定时器的最早超时时间用于poll的等待时间。
整个定时器由bump_timer来驱动。bump_timer是在schedule的时候不定期调用的。总之使用timer的时候要小心，因为timer实在scheduler的线程里面调用的，不能做非常耗时的操作，否则会阻塞调度器。
【因为项目中有大量的秒循环，，如果可以使用一个总的send_after/3来给驱动各个子的秒循环（用一个管理秒循环的每秒给各服务发一个信息，来做比较自己服务器起一个erlang:send_after/3），就不用频繁的调用erlang:send_after/3了，听项目负责人是这样说的。但是没去看。。。。。】
Ps 最后一篇的erl -s module func arg1 arg2 很吊哦。

3.2 list_to_atom/1
3.2 list_to_atom/1

Atoms are not garbage-collected. Once an atom is created, it will never be removed. The emulator will terminate if the limit for the number of atoms (1048576 by default) is reached

原子是不会被垃圾回收器回收的，原子一旦创建，不会被移除，如果原子的数量达到最大值（默认为1048576 ）emulator(模拟器？)就会挂掉。

Therefore, converting arbitrary input strings to atoms could be dangerous in a system that will run continuously. If only certain well-defined atoms are allowed as input, you can use list_to_existing_atom/1 to guard against a denial-of-service attack. (All atoms that are allowed must have been created earlier, for instance by simply using all of them in a module and loading that module.)

所以，将任意字符串转化为原子在一个持续动作的系统时是非常危险的。如果只有定义好的原子能够作为输入，你可以使用list_to_exiting_atom/1来作为一种避免出现危机的手段。
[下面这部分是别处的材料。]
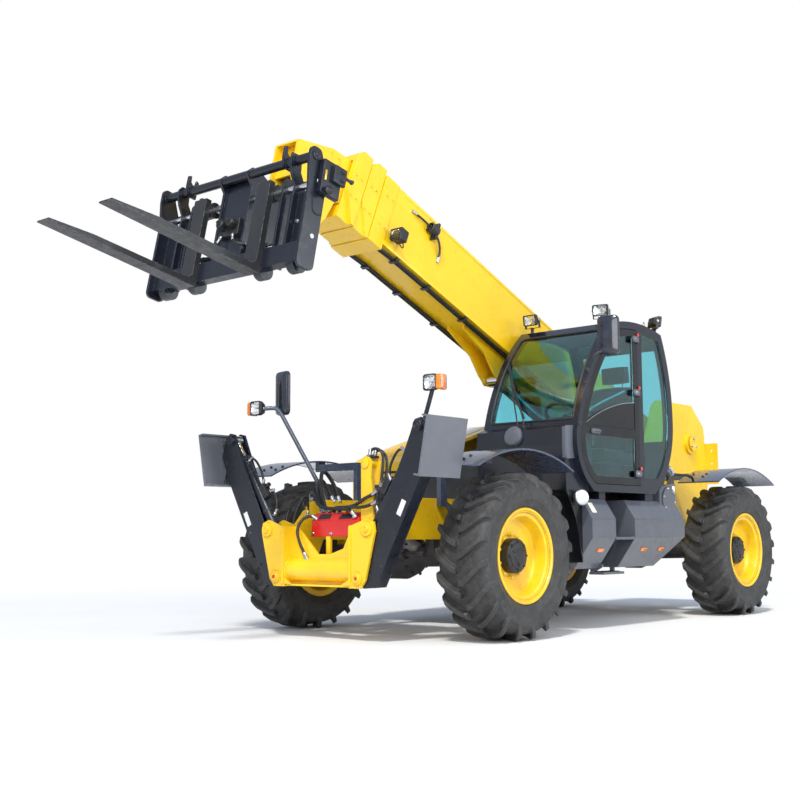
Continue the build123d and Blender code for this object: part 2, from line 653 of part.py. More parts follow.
def engine_hood():
    """Hood over the engine: top, outer side and ends, open towards the boom."""
    outer = wall_xz(hood_profile(0), *POD_Y)
    inner = wall_xz(hood_profile(SHEET), POD_Y[0] + SHEET, POD_Y[1] + 1)
    inner = inner & block((POD_X[0] + SHEET, POD_X[1] - SHEET), (-1300, 0), (0, 3000))
    hood = outer - inner
    for k in range(7):
        x = -760 + 130 * k
        hood -= block((x, x + 60), (POD_Y[0] - 1, POD_Y[0] + 12), (1130, 1420))
    for start in (POD_X[0] + 140, -340):
        eye = long_bar(HOOD_PIN, start + 34, start + 98, 2 * HOOD_PIN_RADIUS)
        hood = hood + eye - long_bar(HOOD_PIN, start + 30, start + 110, HOOD_PIN_RADIUS + FIT)
    return hood


def engine_block():
    """Engine, as one plain block."""
    return block((-620, 420), (-1060, -540), (POD_LOW + SHEET, 1230))


def rear_bumper():
    """Counterweight across the rear with its tow pin and lamp housings."""
    body = wall_xy([(REAR_X, -700), (REAR_X, 700), (REAR_X - 90, 700), (REAR_X - 150, 600),
                    (REAR_X - 150, -600), (REAR_X - 90, -700)], 560, 860)
    tongue = wall_xy([(REAR_X - 140, -90), (REAR_X - 140, 90), (REAR_X - 260, 60), (REAR_X - 260, -60)],
                     640, 640 + TOW_PLATE)
    eye = bar((TOW_X, 0, 630), (TOW_X, 0, 670), TOW_BORE)
    return fused(body, tongue) - eye


def lamp(face_centre, yaw=0, size=(70, 130, 90)):
    """Small rectangular lamp facing forward."""
    housing = Box(*size)
    lens = Pos(size[0] / 2 + 3, 0, 0) * Box(8, size[1] - 20, size[2] - 20)
    return Location(face_centre, (0, 0, yaw)) * fused(housing, lens)


def cab_lamps():
    """Work lamps on the cab roof, each on its bracket."""
    pieces = []
    for x, y, yaw in ((470, 1040, 15), (470, 370, 0), (-290, 1090, 150)):
        z = 2510
        stem = bar((x - 5, y, z - 130), (x - 5, y, z), 12)
        stem -= cab_solid(-FIT, CAB_Y[0] - 5, CAB_Y[1] + 5)
        pieces.append(fused(lamp((x, y, z), yaw), stem))
    return group(pieces)


def head_lamps():
    """Front lamps on stalks either side, the right stalk long and bent."""
    left = fused(
        lamp((FRONT_X - 84, 872, 1762), 0, (80, 110, 110)),
        block((FRONT_X - 114, FRONT_X - 54), (927, 965), (1710, 1814)),
        bar((FRONT_X - 90, 860, 1720), (FRONT_X - 80, 730, 1330), 16),
        bar((FRONT_X - 80, 730, 1330), (FRONT_X - 80, RAIL_Y + 35, 1010), 16),
        block((FRONT_X - 120, FRONT_X - 40), (RAIL_Y + RAIL_T, RAIL_Y + RAIL_T + 30), (790, 1025)))
    right = fused(
        lamp((FRONT_X - 84, -872, 1710), 0, (80, 110, 110)),
        block((FRONT_X - 114, FRONT_X - 54), (-965, -927), (1658, 1762)),
        bar(STALK[0], STALK[1], 16),
        bar(STALK[1], STALK[2], 16),
        block((FRONT_X - 450, FRONT_X - 370), (-RAIL_Y - RAIL_T - 60, -RAIL_Y - RAIL_T), (880, 1025)))
    return group([left, right])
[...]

（所以的允许的原子必须创建早些，比如：通过简单的定义所有的原子在同一模块并加载此模块来实现。）

Using list_to_atom/1 to construct an atom that is passed to apply/3 like this
apply(list_to_atom("some_prefix"++Var), foo, Args)

以上是错的行为：
is quite expensive and is not recommended in time-critical code.
在apply/3的参数中使用list_to_atom/1把string（也是一种list）转化为原子来调用。是非常耗性能的，非常不推荐啊

3.3 length/1
3.3 length/1求列表长

The time for calculating the length of a list is proportional to the length of the list, as opposed to tuple_size/1, byte_size/1, and bit_size/1, which all execute in constant time.

执行length/1的时间取决于列表的长度，矶tuple_size/1,byte_size/1, and bit_size/1则是一个固定的值

Normally you don't have to worry about the speed of length/1, because it is efficiently implemented in C. In time critical-code, though, you might want to avoid it if the input list could potentially be very long.

正常情况下，你不用担心length/1的执行速度，因为他是用c写的高效代码，在关键性的代码时，一定要禁止在列表很长的时候调用length/1。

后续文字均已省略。